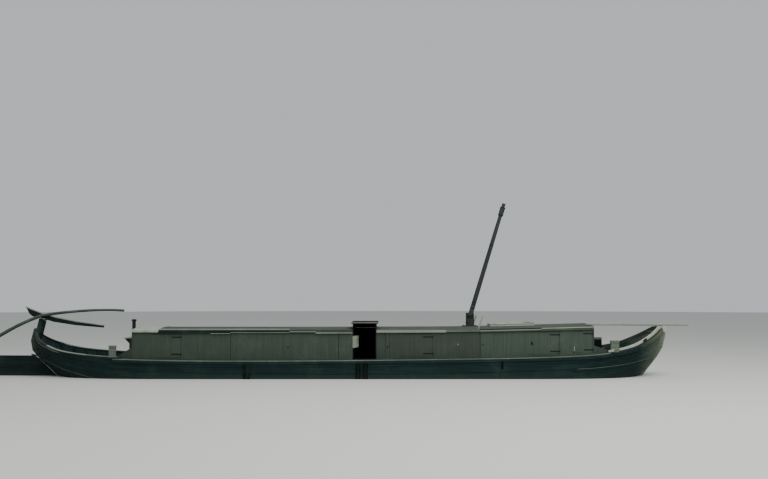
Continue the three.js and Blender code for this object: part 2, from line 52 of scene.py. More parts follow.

════════════════════

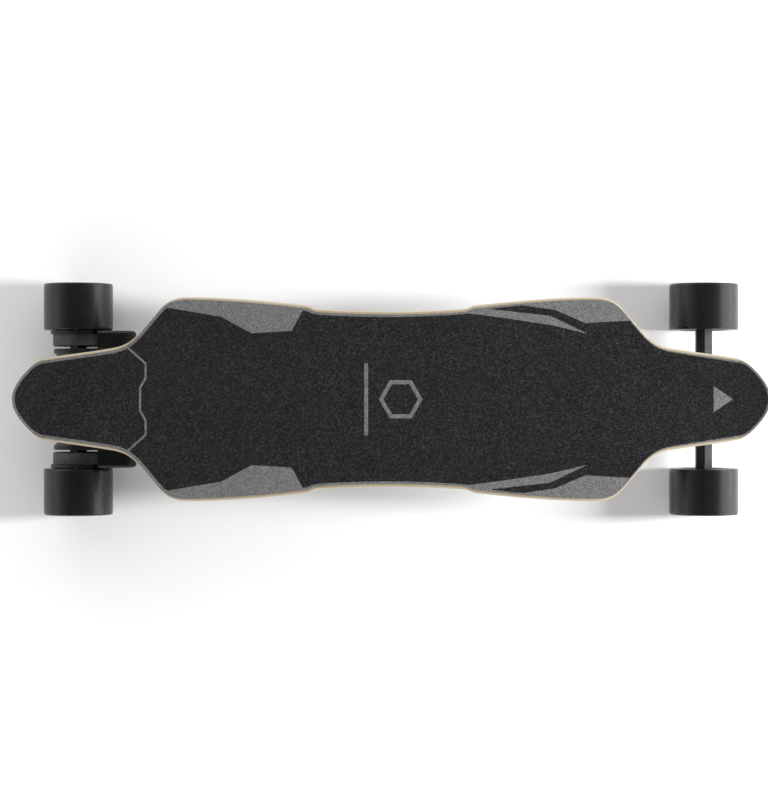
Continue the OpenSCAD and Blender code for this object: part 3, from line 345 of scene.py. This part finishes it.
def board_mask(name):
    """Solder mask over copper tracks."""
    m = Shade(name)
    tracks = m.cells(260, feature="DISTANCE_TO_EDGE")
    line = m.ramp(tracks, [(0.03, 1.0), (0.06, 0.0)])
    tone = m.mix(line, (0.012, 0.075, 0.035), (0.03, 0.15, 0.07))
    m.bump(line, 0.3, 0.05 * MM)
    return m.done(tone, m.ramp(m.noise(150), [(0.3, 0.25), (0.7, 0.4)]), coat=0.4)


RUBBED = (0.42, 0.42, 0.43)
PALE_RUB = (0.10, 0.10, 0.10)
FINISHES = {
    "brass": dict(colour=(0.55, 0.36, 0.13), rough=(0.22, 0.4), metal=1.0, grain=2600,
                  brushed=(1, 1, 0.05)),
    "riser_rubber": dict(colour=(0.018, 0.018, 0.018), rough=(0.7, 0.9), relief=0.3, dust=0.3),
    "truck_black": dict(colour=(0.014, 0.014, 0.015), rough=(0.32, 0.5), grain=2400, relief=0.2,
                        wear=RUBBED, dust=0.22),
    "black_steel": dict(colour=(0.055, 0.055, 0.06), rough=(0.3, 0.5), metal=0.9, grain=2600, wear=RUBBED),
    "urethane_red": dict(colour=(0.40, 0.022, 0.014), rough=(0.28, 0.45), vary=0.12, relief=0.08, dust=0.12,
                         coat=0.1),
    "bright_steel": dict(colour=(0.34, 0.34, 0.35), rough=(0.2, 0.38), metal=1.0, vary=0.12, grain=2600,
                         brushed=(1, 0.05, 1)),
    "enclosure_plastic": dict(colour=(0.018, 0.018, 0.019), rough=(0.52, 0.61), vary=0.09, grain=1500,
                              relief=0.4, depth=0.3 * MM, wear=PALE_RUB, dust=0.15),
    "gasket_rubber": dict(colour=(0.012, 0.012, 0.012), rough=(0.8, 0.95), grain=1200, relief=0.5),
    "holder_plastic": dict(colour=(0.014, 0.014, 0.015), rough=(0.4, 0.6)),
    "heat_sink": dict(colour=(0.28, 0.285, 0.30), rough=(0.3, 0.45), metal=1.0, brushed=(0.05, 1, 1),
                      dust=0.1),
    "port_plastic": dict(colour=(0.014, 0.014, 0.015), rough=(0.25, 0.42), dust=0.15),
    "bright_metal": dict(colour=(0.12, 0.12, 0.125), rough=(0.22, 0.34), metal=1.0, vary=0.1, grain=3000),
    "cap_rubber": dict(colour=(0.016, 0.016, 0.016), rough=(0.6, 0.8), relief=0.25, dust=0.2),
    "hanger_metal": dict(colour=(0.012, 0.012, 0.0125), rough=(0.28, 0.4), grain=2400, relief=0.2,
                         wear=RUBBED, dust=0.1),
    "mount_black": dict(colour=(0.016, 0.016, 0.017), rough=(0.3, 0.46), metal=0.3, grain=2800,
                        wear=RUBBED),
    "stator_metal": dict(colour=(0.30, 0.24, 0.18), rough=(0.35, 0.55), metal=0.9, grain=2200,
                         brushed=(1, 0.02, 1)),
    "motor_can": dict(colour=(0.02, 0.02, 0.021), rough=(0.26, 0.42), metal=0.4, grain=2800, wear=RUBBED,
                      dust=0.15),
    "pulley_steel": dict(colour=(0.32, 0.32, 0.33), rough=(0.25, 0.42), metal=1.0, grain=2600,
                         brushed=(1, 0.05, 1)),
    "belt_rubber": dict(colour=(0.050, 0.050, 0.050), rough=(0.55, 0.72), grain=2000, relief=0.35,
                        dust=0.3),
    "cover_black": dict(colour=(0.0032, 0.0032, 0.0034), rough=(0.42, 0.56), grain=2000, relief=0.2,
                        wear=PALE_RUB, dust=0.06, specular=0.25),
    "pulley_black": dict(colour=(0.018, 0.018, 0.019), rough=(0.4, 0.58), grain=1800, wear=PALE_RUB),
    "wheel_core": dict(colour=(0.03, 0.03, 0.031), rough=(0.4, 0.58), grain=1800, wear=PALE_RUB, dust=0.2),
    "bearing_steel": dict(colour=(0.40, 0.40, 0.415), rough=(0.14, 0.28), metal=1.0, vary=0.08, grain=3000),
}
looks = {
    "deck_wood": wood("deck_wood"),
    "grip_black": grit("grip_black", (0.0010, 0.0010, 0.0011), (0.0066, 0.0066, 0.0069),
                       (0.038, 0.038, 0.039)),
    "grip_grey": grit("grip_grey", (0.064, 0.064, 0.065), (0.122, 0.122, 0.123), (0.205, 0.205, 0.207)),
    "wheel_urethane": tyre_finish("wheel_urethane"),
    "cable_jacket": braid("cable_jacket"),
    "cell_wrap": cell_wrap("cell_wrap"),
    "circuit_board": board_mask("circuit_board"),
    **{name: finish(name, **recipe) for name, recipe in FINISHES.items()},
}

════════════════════

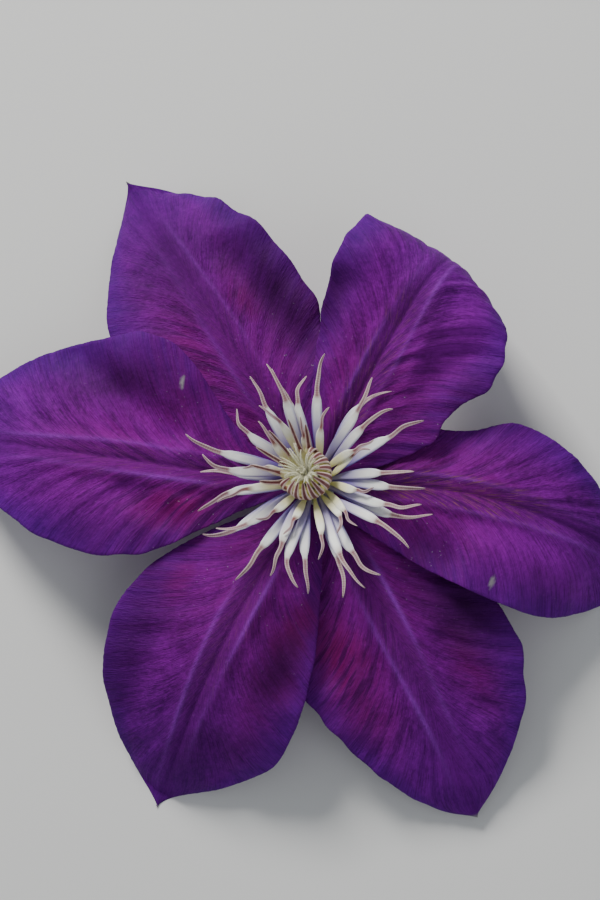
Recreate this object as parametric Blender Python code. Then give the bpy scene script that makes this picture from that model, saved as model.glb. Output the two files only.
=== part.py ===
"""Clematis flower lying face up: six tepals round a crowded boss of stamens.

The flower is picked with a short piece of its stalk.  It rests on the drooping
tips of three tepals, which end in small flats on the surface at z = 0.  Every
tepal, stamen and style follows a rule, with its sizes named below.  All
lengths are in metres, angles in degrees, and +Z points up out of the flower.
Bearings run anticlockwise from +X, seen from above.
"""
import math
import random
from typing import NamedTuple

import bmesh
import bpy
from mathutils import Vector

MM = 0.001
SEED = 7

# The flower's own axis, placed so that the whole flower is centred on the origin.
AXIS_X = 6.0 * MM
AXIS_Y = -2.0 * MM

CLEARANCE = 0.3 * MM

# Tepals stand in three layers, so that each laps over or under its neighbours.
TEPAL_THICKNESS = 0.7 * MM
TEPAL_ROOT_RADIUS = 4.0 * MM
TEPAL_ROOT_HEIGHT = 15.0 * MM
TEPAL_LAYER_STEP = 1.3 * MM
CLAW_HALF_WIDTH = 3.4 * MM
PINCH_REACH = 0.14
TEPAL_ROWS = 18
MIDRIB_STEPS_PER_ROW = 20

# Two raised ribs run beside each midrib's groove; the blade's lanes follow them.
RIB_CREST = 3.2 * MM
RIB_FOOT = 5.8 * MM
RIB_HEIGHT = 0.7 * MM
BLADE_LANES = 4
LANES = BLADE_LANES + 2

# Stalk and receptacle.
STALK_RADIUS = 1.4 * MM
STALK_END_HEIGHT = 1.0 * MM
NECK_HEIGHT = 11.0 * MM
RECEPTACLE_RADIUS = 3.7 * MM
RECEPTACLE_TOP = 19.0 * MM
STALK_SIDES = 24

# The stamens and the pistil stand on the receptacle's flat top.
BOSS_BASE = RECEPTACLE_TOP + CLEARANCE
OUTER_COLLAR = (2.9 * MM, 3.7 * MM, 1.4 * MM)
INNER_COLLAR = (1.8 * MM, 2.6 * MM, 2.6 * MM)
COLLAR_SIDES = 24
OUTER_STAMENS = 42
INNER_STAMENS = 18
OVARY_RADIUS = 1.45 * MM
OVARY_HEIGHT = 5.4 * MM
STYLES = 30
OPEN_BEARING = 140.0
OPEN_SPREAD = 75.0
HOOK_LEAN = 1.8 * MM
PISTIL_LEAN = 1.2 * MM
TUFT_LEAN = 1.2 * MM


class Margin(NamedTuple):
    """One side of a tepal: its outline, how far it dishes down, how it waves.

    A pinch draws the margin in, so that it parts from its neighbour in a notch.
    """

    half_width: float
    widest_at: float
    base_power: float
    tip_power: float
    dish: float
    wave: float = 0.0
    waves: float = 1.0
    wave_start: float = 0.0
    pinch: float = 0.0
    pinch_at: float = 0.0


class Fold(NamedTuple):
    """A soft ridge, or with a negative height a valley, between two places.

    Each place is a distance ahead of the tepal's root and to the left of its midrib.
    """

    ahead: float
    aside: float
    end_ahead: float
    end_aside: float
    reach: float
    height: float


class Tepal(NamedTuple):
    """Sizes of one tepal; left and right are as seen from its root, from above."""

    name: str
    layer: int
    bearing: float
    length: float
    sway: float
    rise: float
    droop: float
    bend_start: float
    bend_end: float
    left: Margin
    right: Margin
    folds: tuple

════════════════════

◆ **Exercise details**: Give back, word for word, each line from the one containing "Recreate this object" down to the one containing "TUFT_LEAN = 1.2 * MM", including those two lines.

◆ **The solution**:
Recreate this object as parametric Blender Python code. Then give the bpy scene script that makes this picture from that model, saved as model.glb. Output the two files only.
=== part.py ===
"""Clematis flower lying face up: six tepals round a crowded boss of stamens.

The flower is picked with a short piece of its stalk.  It rests on the drooping
tips of three tepals, which end in small flats on the surface at z = 0.  Every
tepal, stamen and style follows a rule, with its sizes named below.  All
lengths are in metres, angles in degrees, and +Z points up out of the flower.
Bearings run anticlockwise from +X, seen from above.
"""
import math
import random
from typing import NamedTuple

import bmesh
import bpy
from mathutils import Vector

MM = 0.001
SEED = 7

# The flower's own axis, placed so that the whole flower is centred on the origin.
AXIS_X = 6.0 * MM
AXIS_Y = -2.0 * MM

CLEARANCE = 0.3 * MM

# Tepals stand in three layers, so that each laps over or under its neighbours.
TEPAL_THICKNESS = 0.7 * MM
TEPAL_ROOT_RADIUS = 4.0 * MM
TEPAL_ROOT_HEIGHT = 15.0 * MM
TEPAL_LAYER_STEP = 1.3 * MM
CLAW_HALF_WIDTH = 3.4 * MM
PINCH_REACH = 0.14
TEPAL_ROWS = 18
MIDRIB_STEPS_PER_ROW = 20

# Two raised ribs run beside each midrib's groove; the blade's lanes follow them.
RIB_CREST = 3.2 * MM
RIB_FOOT = 5.8 * MM
RIB_HEIGHT = 0.7 * MM
BLADE_LANES = 4
LANES = BLADE_LANES + 2

# Stalk and receptacle.
STALK_RADIUS = 1.4 * MM
STALK_END_HEIGHT = 1.0 * MM
NECK_HEIGHT = 11.0 * MM
RECEPTACLE_RADIUS = 3.7 * MM
RECEPTACLE_TOP = 19.0 * MM
STALK_SIDES = 24

# The stamens and the pistil stand on the receptacle's flat top.
BOSS_BASE = RECEPTACLE_TOP + CLEARANCE
OUTER_COLLAR = (2.9 * MM, 3.7 * MM, 1.4 * MM)
INNER_COLLAR = (1.8 * MM, 2.6 * MM, 2.6 * MM)
COLLAR_SIDES = 24
OUTER_STAMENS = 42
INNER_STAMENS = 18
OVARY_RADIUS = 1.45 * MM
OVARY_HEIGHT = 5.4 * MM
STYLES = 30
OPEN_BEARING = 140.0
OPEN_SPREAD = 75.0
HOOK_LEAN = 1.8 * MM
PISTIL_LEAN = 1.2 * MM
TUFT_LEAN = 1.2 * MM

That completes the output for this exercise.